En conséquence, le préjudice subi par la société And'co doit être fixé à la somme de 24 043,50 euros ([13 357,50 x 30 %] x 6).
Le jugement doit donc être infirmé.
Il y a donc lieu de condamner la société Le Tanneur à verser à la société And'co la somme de 24 043,50 euros à titre de dommages et intérêts en réparation de la rupture brutale des relations commerciales établies et de la débouter du surplus de ses demandes.
Sur les dépens et l'application de l'article 700 du Code de procédure civile
Le sens du présent arrêt conduit à réformer le jugement déféré sur le sort des dépens et des frais irrépétibles.
La société Le Tanneur partie perdante, doit être condamnée aux dépens de première instance et d'appel, qui pourront être recouvrés conformément aux dispositions de l'article 699 du Code de procédure civile, ainsi qu'à payer la somme de 2 000 euros par application de l'article 700 du Code de procédure civile s'agissant des frais de première instance et la somme de 2 000 euros par application de l'article 700 du Code de procédure civile s'agissant des frais d'appel.

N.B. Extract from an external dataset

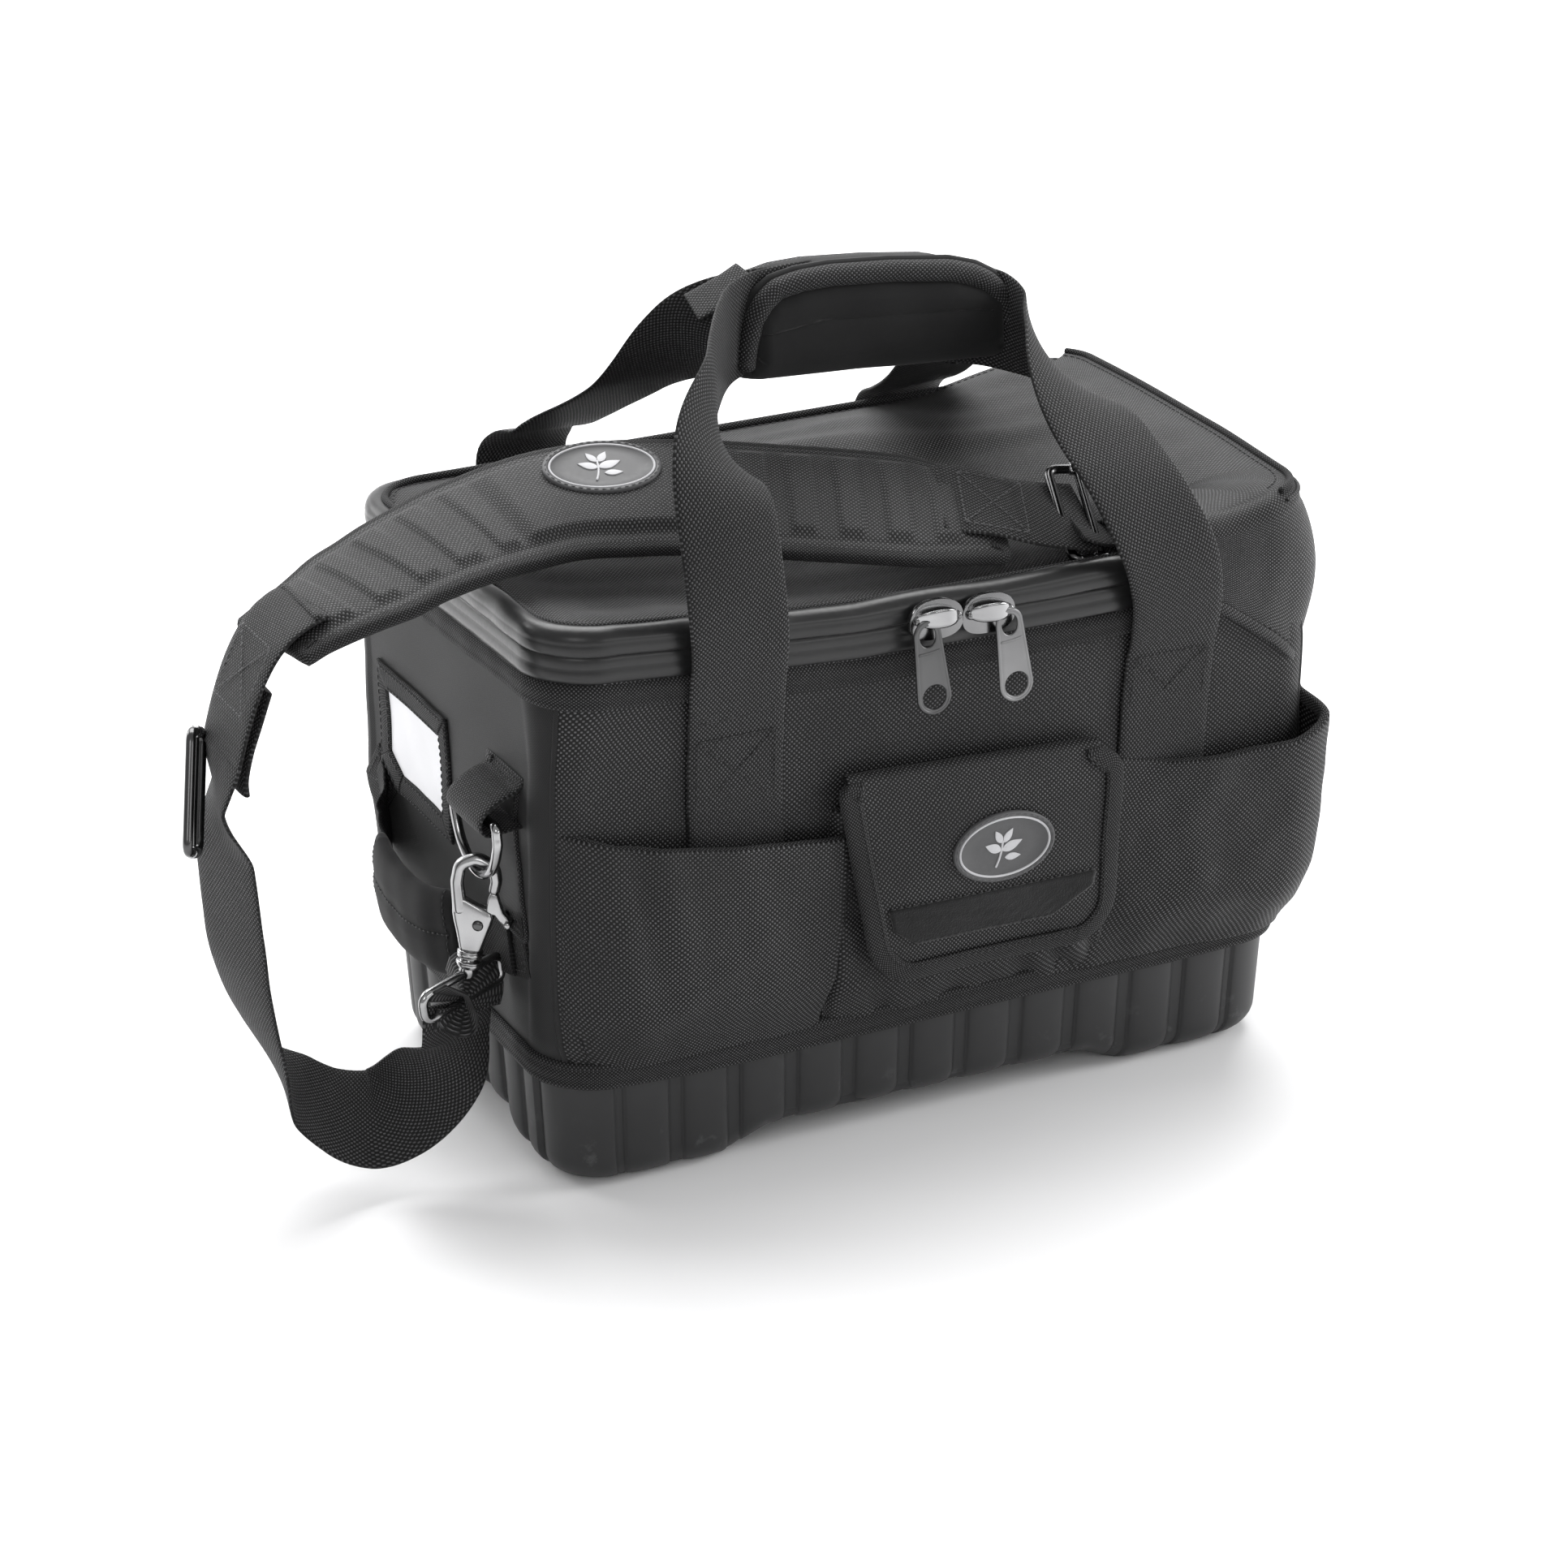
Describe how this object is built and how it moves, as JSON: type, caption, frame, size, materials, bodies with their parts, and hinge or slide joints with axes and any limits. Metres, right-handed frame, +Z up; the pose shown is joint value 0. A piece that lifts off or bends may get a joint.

Le sens du présent arrêt conduit à rejeter la demande par application de l'article 700 du Code de procédure civile formulée par la société Le Tanneur
Par ces motifs, LA COUR, infirme le jugement, Statuant à nouveau, condamne la société Le Tanneur à verser à la société And'co la somme de 24 043,50 euros à titre de dommages et intérêts en réparation de la rupture brutale des relations commerciales établies, condamne la société Le Tanneur aux dépens de première instance, condamne la société Le Tanneur à verser à la société And'co la somme de 2 000 euros par application de l'article 700 du Code de procédure civile s'agissant des frais de première instance, Y ajoutant, condamne la société Le Tanneur aux dépens d'appel qui pourront être recouvrés conformément aux dispositions de l'article 699 du Code de procédure civile, ainsi qu'à payer la somme de 2 000 euros par application de l'article 700 du Code de procédure civile s'agissant des frais d'appel, rejette toute autre demande.